To help veterans in their rehabilitation process, we will enhance front-line services by hiring additional case managers and reducing the client-to-case manager ratio to no more than 25 to one. We will increase the earnings loss benefit from 75% to 90% of a veteran's monthly gross pre-release military salary. The principle here is that veterans who have been injured should not have to live in poverty because the government is ignoring their needs.

There are many other aspects of the veterans' requests that are being satisfied in the budget, and the government will continue to consult with veterans toward the full package of support and respect that they have earned and they deserve. Canadian Armed Forces and veterans with service-related disabilities will see an increase in the benefits they receive, and they will see an increase in the services that they are provided.

The measures contained in our budget will not only benefit our veterans, but other groups of Canadians who deserve our support and our respect. This includes senior citizens and our children.

Unfortunately, I do not have time in this speech to elaborate on the groundbreaking investments we are making in seniors and children that will remove almost one million low-income seniors from below the poverty line and lift hundreds of thousands of children above the poverty line as well.

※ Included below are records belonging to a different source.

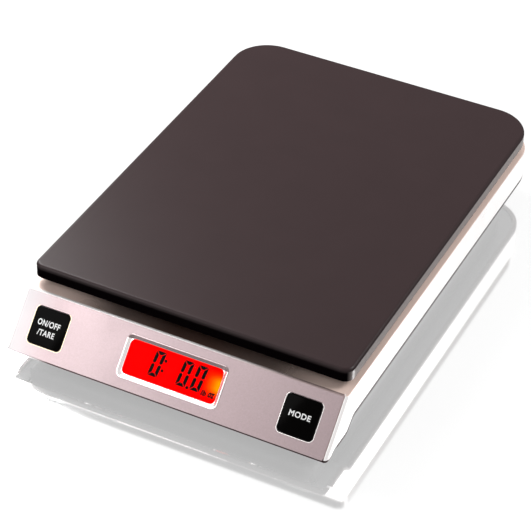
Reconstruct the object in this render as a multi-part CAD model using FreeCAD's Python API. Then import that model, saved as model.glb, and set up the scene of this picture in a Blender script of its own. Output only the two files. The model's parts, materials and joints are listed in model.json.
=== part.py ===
import FreeCAD, Part

import math
import os

from FreeCAD import Placement, Rotation, Vector

# Digital kitchen scale: a thin moulded platform over a low housing with a sloped control panel.
# Millimetres, +Z up, +Y to the back, the panel faces -Y.
# The origin is on the table, under the middle of the housing.

# Housing shell, outside
housing_width = 168.0
housing_depth = 254.0
ledge_height = 32.6
skirt_height = 15.4
chin_height = 9.8
panel_run = 21.5
housing_wall = 2.2
panel_corner_radius = 1.6
ledge_edge_radius = 0.6
skirt_edge_radius = 0.8
side_step_length = 11.0
side_step_setback = 5.0
side_notch_width = 7.0
side_notch_rise = 1.3
side_notch_setback = 8.4

# Ledge round the platform
side_ledge = 1.5
rear_ledge = 1.5
front_ledge = 4.0

# Platform slab
platform_gap = 3.6
platform_height = 7.2
platform_skin = 2.6
platform_rim = 2.4
platform_rear_radius = 20.0
platform_front_radius = 5.0
platform_edge_radius = 1.8
platform_lip_chamfer = 0.4
platform_rib_thickness = 1.6
platform_rib_height = 2.4
platform_rib_pitch = 32.0
platform_boss_radius = 3.2
platform_travel = 0.5

# Platform carrier, the pressed steel plate under the slab
carrier_thickness = 1.5
carrier_margin = 9.0
carrier_corner_radius = 12.0
carrier_lip = 1.0
carrier_window_length = 52.0
carrier_window_width = 34.0
carrier_window_radius = 7.0
carrier_screw_x_share = 0.8
carrier_screw_y_shares = (-0.8, 0.0, 0.8)

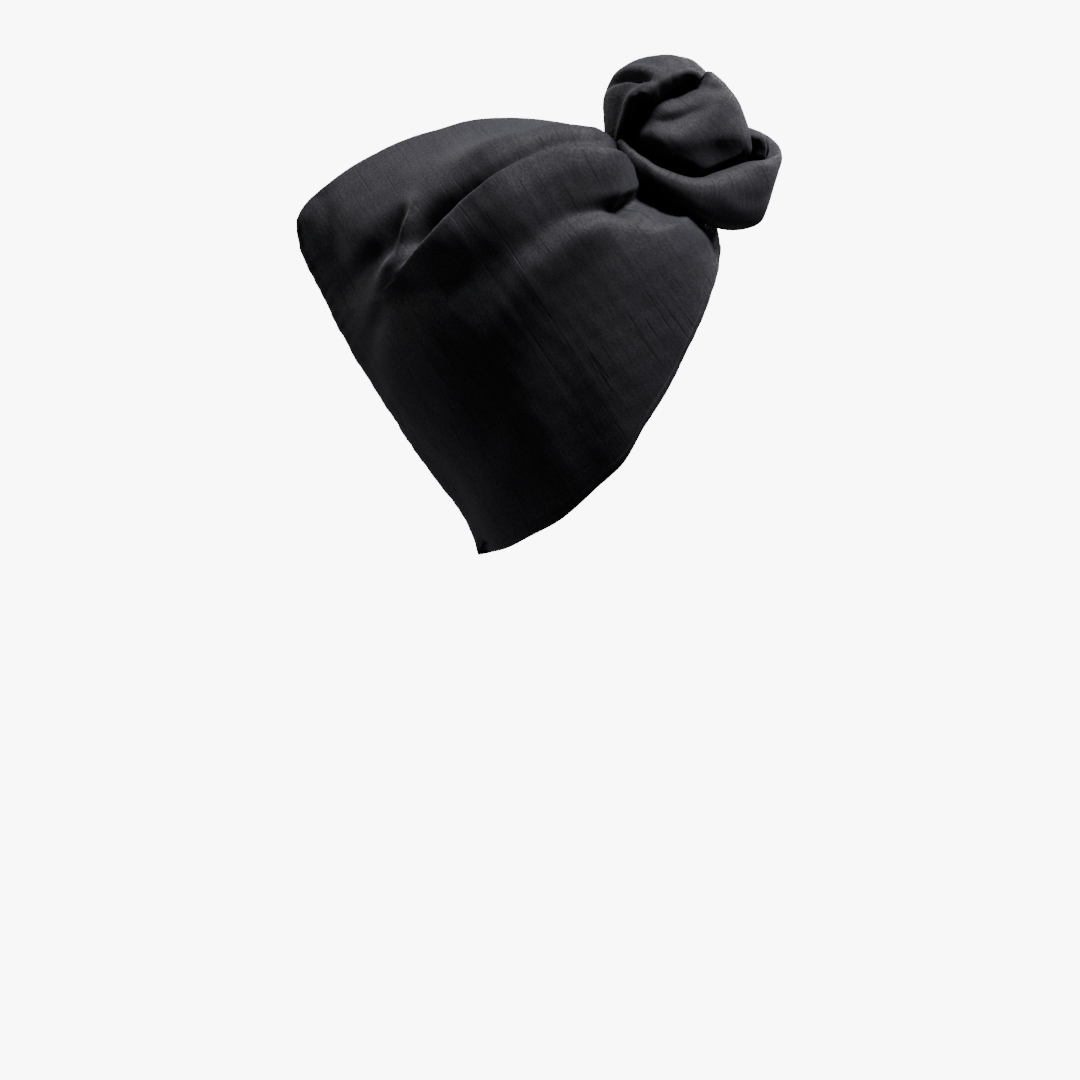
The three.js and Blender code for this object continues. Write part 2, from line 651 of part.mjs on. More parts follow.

By boosting funding for the most vulnerable, we are reducing income inequality. We are investing for the years and the decades to come. We are investing in our children and grandchildren, so that they may inherit a more environmentally sustainable, prosperous, and hopeful Canada.

Simpler, tax free, and more generous, the child tax benefit is an example of the kind of good public policy that is in this budget. The bill is an essential step to restoring prosperity to the middle class and fairness to all Canadians.

I look forward to hearing from colleagues from all sides of the House as we discuss the bill in the coming days. It is a very timely and very important piece of legislation for Canadians.